See also: var, skewness, kurtosis.

— Function File: q = quantile (x, p)
— Function File: q = quantile (x, p, dim)
— Function File: q = quantile (x, p, dim, method)

For a sample, x, calculate the quantiles, q, corresponding to the cumulative probability values in p. All non-numeric values (NaNs) of x are ignored.

If x is a matrix, compute the quantiles for each column and return them in a matrix, such that the i-th row of q contains the p(i)th quantiles of each column of x.

The optional argument dim determines the dimension along which the quantiles are calculated. If dim is omitted, and x is a vector or matrix, it defaults to 1 (column-wise quantiles). If x is an N-D array, dim defaults to the first non-singleton dimension.

The methods available to calculate sample quantiles are the nine methods used by R (http://www.r-project.org/). The default value is METHOD = 5.

Discontinuous sample quantile methods 1, 2, and 3

  1. Method 1: Inverse of empirical distribution function.
  2. Method 2: Similar to method 1 but with averaging at discontinuities.
  3. Method 3: SAS definition: nearest even order statistic.

Continuous sample quantile methods 4 through 9, where p(k) is the linear interpolation function respecting each methods' representative cdf.

  1. Method 4: p(k) = k / n. That is, linear interpolation of the empirical cdf.
  2. Method 5: p(k) = (k - 0.5) / n.

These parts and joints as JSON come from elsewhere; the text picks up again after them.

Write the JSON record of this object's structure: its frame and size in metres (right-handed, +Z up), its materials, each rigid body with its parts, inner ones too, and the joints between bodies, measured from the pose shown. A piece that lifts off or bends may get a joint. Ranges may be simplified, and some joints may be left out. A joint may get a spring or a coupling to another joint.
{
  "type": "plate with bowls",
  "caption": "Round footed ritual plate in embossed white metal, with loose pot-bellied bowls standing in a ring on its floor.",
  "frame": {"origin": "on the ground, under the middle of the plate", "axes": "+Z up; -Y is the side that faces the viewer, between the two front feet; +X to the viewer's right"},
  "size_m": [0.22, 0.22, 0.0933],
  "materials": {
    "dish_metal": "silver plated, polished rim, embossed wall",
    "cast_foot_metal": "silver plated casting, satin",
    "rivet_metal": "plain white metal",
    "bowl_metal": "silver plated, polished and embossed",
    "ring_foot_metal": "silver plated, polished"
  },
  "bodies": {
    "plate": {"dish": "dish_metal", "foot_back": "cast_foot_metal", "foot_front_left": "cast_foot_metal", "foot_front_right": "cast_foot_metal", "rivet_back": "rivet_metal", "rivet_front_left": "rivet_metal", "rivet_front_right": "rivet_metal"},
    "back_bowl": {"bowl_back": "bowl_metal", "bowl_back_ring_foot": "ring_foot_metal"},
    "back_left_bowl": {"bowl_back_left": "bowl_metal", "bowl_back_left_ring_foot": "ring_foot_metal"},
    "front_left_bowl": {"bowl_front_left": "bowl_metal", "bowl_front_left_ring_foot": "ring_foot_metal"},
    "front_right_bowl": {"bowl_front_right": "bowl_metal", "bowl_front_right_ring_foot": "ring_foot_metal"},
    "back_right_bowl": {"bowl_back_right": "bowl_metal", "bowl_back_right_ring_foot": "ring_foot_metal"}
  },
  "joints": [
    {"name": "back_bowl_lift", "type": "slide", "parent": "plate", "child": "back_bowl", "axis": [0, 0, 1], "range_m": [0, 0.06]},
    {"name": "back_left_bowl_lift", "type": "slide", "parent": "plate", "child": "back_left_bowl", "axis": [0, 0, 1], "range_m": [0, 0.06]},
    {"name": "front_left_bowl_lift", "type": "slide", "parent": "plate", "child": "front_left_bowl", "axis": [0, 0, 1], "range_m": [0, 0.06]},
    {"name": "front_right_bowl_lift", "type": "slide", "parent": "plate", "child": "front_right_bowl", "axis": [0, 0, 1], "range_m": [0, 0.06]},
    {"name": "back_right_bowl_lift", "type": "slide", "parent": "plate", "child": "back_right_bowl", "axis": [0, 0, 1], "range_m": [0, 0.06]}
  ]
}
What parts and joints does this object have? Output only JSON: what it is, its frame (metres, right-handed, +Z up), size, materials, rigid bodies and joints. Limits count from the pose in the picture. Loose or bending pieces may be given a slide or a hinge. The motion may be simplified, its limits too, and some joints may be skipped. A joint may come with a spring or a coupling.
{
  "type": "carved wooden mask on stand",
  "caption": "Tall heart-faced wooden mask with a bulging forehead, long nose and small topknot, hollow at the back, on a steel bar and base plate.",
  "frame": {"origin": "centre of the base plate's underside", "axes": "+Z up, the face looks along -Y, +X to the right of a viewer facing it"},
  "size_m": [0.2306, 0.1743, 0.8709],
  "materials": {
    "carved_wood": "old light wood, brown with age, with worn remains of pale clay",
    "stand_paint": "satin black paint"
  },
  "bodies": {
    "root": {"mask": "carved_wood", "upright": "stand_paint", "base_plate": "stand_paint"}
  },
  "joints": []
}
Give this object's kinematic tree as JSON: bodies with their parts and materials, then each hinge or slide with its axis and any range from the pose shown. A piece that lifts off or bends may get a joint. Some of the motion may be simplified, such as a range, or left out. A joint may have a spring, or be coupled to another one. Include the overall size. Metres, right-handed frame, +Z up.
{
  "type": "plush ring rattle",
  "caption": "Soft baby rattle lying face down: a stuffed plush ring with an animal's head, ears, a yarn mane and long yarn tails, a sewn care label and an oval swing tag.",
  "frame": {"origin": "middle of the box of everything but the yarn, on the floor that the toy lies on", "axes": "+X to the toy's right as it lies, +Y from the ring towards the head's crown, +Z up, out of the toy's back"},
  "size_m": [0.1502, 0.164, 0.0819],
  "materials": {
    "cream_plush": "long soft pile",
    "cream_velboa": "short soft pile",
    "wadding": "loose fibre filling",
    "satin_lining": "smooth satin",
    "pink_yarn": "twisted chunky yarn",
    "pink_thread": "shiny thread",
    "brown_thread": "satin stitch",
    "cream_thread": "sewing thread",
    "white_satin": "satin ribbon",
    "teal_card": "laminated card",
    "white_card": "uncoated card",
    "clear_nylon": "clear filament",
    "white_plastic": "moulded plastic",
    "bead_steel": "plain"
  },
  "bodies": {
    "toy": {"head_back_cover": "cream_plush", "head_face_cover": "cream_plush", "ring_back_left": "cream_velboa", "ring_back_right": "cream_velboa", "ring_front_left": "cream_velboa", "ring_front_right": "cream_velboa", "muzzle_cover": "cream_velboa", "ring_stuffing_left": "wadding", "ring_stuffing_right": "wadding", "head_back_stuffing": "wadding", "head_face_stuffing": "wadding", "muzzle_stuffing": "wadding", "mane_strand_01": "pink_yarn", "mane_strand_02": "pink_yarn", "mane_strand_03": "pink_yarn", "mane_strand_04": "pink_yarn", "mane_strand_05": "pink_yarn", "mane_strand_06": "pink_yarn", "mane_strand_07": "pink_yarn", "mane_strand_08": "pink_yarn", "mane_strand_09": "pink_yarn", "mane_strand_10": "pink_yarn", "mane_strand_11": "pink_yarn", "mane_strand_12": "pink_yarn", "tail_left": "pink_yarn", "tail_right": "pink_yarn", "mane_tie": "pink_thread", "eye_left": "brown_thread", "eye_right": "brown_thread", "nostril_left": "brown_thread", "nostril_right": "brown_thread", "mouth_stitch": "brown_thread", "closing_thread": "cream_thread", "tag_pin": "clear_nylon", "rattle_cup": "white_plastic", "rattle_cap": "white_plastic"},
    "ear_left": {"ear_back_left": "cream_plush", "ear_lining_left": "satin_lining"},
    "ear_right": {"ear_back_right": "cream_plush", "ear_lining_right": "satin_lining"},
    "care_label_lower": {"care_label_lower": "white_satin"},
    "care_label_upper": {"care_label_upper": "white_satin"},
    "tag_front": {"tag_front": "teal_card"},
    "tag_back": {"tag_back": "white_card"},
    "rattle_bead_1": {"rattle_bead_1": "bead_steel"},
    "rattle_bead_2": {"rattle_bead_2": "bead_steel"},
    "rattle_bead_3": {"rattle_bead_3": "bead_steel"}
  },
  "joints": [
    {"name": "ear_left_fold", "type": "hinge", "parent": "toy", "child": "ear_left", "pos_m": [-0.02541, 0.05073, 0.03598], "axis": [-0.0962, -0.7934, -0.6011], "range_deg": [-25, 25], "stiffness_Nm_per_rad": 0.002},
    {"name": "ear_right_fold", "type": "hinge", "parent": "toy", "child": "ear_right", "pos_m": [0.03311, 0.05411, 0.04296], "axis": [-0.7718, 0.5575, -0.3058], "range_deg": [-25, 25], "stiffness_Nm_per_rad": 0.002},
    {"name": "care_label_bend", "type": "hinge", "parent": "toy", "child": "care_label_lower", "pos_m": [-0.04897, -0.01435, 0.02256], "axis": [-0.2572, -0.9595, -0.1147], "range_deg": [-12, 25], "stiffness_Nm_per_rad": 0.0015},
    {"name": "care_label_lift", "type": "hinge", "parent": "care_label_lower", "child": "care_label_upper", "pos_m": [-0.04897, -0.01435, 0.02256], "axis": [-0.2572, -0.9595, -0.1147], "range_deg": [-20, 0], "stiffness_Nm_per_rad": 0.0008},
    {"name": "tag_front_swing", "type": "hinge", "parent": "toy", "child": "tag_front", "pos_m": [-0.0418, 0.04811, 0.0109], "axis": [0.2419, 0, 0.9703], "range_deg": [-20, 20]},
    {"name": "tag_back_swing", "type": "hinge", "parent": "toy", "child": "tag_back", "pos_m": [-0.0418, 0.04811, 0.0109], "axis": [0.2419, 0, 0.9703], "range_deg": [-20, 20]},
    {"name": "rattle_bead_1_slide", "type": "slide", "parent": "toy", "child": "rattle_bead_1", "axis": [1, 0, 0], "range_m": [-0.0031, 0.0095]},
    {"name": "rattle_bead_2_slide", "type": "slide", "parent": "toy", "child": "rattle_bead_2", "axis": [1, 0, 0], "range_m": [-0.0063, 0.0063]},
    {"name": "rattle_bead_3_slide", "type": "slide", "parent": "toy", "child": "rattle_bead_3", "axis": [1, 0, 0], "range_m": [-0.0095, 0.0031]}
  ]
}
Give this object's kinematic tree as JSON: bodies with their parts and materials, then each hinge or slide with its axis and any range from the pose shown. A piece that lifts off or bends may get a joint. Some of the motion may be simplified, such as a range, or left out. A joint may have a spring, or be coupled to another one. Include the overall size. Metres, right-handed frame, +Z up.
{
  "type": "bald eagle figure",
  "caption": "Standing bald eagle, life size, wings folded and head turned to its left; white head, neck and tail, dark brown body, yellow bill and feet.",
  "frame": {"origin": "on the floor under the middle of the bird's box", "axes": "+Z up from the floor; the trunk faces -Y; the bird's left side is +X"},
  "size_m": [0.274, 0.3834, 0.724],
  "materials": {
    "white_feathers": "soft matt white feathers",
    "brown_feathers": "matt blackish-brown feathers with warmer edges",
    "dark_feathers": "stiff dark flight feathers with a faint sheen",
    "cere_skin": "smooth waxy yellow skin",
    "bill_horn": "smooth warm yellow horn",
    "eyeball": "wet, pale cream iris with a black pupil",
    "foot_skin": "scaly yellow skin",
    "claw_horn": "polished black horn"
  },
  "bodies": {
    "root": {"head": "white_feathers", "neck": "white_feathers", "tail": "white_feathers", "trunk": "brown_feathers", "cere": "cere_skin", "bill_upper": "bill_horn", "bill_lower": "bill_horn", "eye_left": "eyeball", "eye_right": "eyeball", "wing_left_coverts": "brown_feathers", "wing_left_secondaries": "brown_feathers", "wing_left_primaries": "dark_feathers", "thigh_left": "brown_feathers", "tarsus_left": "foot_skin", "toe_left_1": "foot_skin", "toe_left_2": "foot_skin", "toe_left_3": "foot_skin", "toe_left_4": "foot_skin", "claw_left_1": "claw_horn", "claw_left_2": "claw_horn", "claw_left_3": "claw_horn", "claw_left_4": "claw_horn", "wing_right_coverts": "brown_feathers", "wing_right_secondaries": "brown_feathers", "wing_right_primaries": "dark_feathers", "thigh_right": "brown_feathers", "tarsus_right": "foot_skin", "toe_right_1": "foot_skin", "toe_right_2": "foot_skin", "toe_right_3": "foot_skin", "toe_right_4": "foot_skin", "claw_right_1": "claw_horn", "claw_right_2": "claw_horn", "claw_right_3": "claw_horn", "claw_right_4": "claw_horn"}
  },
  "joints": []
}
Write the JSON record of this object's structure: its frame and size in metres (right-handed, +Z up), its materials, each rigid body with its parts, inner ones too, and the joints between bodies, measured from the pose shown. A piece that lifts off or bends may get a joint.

That is a piecewise linear function where the knots are the values midway through the steps of the empirical cdf.
  3. Method 6: p(k) = k / (n + 1).
  4. Method 7: p(k) = (k - 1) / (n - 1).
  5. Method 8: p(k) = (k - 1/3) / (n + 1/3). The resulting quantile estimates are approximately median-unbiased regardless of the distribution of x.
  6. Method 9: p(k) = (k - 3/8) / (n + 1/4). The resulting quantile estimates are approximately unbiased for the expected order statistics if x is normally distributed.

Hyndman and Fan (1996) recommend method 8. Maxima, S, and R (versions prior to 2.0.0) use 7 as their default. Minitab and SPSS use method 6. matlab uses method 5.

References:

Examples:

          x = randi (1000, [10, 1]);  # Create empirical data in range 1-1000
          q = quantile (x, [0, 1]);   # Return minimum, maximum of distribution
          q = quantile (x, [0.25 0.5 0.75]); # Return quartiles of distribution

See also: prctile.

— Function File: q = prctile (x)
— Function File: q = prctile (x, p)
— Function File: q = prctile (x, p, dim)

For a sample x, compute the quantiles, q, corresponding to the cumulative probability values, p, in percent. All non-numeric values (NaNs) of x are ignored.

If x is a matrix, compute the percentiles for each column and return them in a matrix, such that the i-th row of y contains the p(i)th percentiles of each column of x.

If p is unspecified, return the quantiles for [0 25 50 75 100]. The optional argument dim determines the dimension along which the percentiles are calculated. If dim is omitted, and x is a vector or matrix, it defaults to 1 (column-wise quantiles). When x is an N-D array, dim defaults to the first non-singleton dimension.

See also: quantile.

A summary view of a data set can be generated quickly with the statistics function.

— Function File: statistics (x)
— Function File: statistics (x, dim)

Return a vector with the minimum, first quartile, median, third quartile, maximum, mean, standard deviation, skewness, and kurtosis of the elements of the vector x.

If x is a matrix, calculate statistics over the first non-singleton dimension. If the optional argument dim is given, operate along this dimension.